I started this blog because I had nothing on my resume. I’ve always been passionate about writing, and so it seemed like an obvious step: I was in grad school, majoring in Chinese studies/international relations, and wanted to have something to show for it (prior to writing a thesis and getting my diploma). So let’s take a look at what I said in my first post:
I really dislike laowai blogs … Laowai blogs are ceaselessly self-promoting. The laowai blogger will surreptitiously hint at his Chinese linguistic powers; he will analyze why China, in a word, is not America; he has the money to dine and drink at high-end bars, but those events never make the blog. Instead, he expounds on the occasional ground-breaking (and probably one-sided) conversation with a local taxi driver concerning China’s cultural superiority over The West. Bloggers have the power that was never granted to previous generations of writers and commentators; anonymity of experience, selection of detail, regurgitation of uncertified knowledge, and image-sculpting priveleges comparable to those of Donatello (I say privelege as opposed to abilites; you will surely read more about this conflict later).

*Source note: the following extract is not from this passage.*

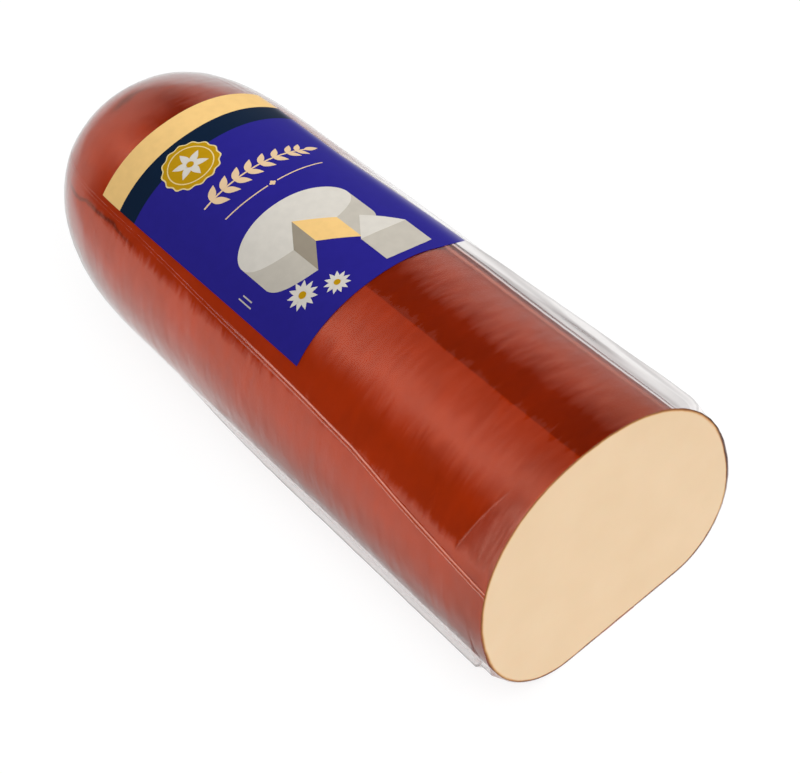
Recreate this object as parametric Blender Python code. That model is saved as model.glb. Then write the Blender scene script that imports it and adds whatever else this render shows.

So that’s what we’d call finding one’s voice, awkwardly. I couldn’t write a blog post without getting all twisted about sounding too much of anything. I guess you could say that over a long period of time, I shed that self-consciousness, as I’ve realized that there are many people out there who also enjoy reading about China regardless of who the writer is.
I’m not writing this blog anymore because I have a new job and a new life and have subsequently lost the interest. You can see some of my new writings on Seeing Red in China, where I post once a week or so. In the meantime, keep sharing your own China stories, and reading other’s. Never stop questioning, and don’t be afraid to have an opinion.
And no, I am not leaving China. Not for a long time.